The comment about costly repairs is to some degree true as well. I think in general, the beefiness of the truck itself helps carry our load properly and makes it work better than a pickup. I can slam on the brakes with a load of 18,500 pounds and I am 99% sure I stop faster than in my old pickup weighing in at about 10K. But yes, when I changed out my brakes (new rotors, 1 new caliper, pads, emergency brake shoes etc.) it was over $2k....on a pickup it would have been half that. But I'd rather have the effectiveness of those giant brakes.....and in the long run, the upkeep costs might not be that much different than a pickup if you were overloading the pickup all the time. But do figure on sticker shock for some service stuff if you have to do it.
I'm going to leave this one go for now. Keep asking questions here - we'll do our best to answer. Go check out The Diesel Place and do some reading in there. There are some great comments from people that went out and bought a Kodiak and are surprised it won't drag race pickups at the stoplights....and find out that they are a different breed. A tuned DOWN version of the engine for durability, and a transmission is perpetual tow/haul mode. By default, a medium duty like ride. But then those same posters telling the newbies how it is, will also be full of the information about why the truck is so much more than a pickup too and help you get a feel for what it really is.
Oh and by the way - one thing that might make your wife willing to have a rougher ride, is riding around in the passenger seat looking down at all the little cars and trucks around you, and looking over and just a little up to the semi drivers. It's a wonderful place to be when driving around with your camper.
We love it and have no plans for changing out to a pickup. Good luck!
* This post was
edited 02/02/12 11:03am by btggraphix *
Since the Kodiak I'm interested in is also a 2006 model, could you tell me about the Duramax/Allison combo used in that year? What generation of Dmax is that? How many speeds is the Ally? What type of brakes does the truck have? What has your experience been, maintenance and reliability-wise?
I'm afraid I'm a newbie when it comes to GM trucks, having never owned one.
I like the way you think. You've worried your way through this project very well. Congratulations! I like that you've posted a lot of pics....worth a thousand words.
You and only a few others on here operate in a very thin TC atmosphere with larger than life TC's. Great stuff.
Oh, and a word about those tabs to hold down the front of the box. If they are tied only to your wood framing, fine. If they go through the bed of the truck you had better spring load them or you will eventually pull your camper apart from the twisting.
regards, as always, jefe
srl520 and btggraphix-
Thanks you both very much for all the time and effort you've both put into answering my questions. This still has my interest and my imagination, and I'm certain I could put my camper on one of these and make it a rig that meets our needs. I'm still preferring the Monroe conversions that have all the air-ride options, that way there will be no regrets about it not having cab air suspension.
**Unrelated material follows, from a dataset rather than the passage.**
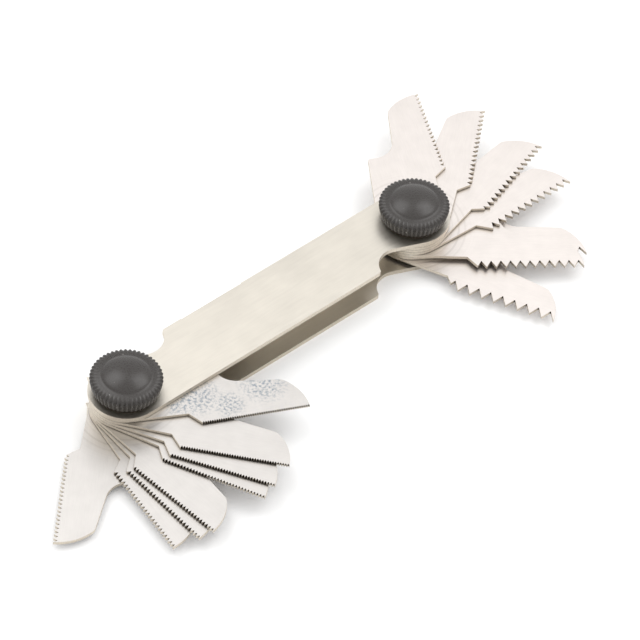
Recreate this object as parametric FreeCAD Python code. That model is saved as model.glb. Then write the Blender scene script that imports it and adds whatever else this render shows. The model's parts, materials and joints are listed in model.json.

Adding cab air suspension later will undoubtedly cost more than finding it already on a used truck.
The owner of the Kodiak I'm most interested in got back with me yesterday and provided the measurements I was wanting:
Truck bed to top of cab = 53"
Truck bed to ground (air suspension inflated)= 40"
Truck bed to ground (air suspension deflated)= 36"
(My trucks bed is about 32" from the ground with the airbags deflated)
Tailgate opening at narrowest point = 59.5"
The truck is at a GMC dealer, so he was also able to provide me with the build sheet, the truck's service history from GM's database, and a Carfax. It all looks good, but it confirmed that the cab seats are not heated, and a few other things I was wanting are not present. So, I'll probably pass this one up.
My camper's dimension from the bottom of the cab-over section to the bottom of the camper "tub" is 47". Using these dimensions and allowing for a 3" gap over the cab means my camper would have to sit on a riser at least 9" tall. I don't see this as a problem. In fact, that area could possibly be used to haul an additional fresh water and/or waste water tank. Something to think about.
My 1121 is a rear door, not a side door. But, it doesn't have a basement like the 1191, so the rear door is just a few inches off the truck bed. There's a step bumper 10" below the door, and a flip down step on the bumper giving an additional 12" of drop. That step will probably end up about 38" off the ground. I'll probably want to do something about that. I estimate a total height of about 12.5 ft from the ground to the top of my storage box on the camper roof. This is very close to the total height of new light duty truck with a basement camper sitting on it if you include the air conditioner.
Scott, could you tell me how tall the pickup box sides are from inside the box? I forgot the ask the salesman to measure that for me. The sides on my truck are about 20", I'd just like to know how that compares with the box on the Kodiak.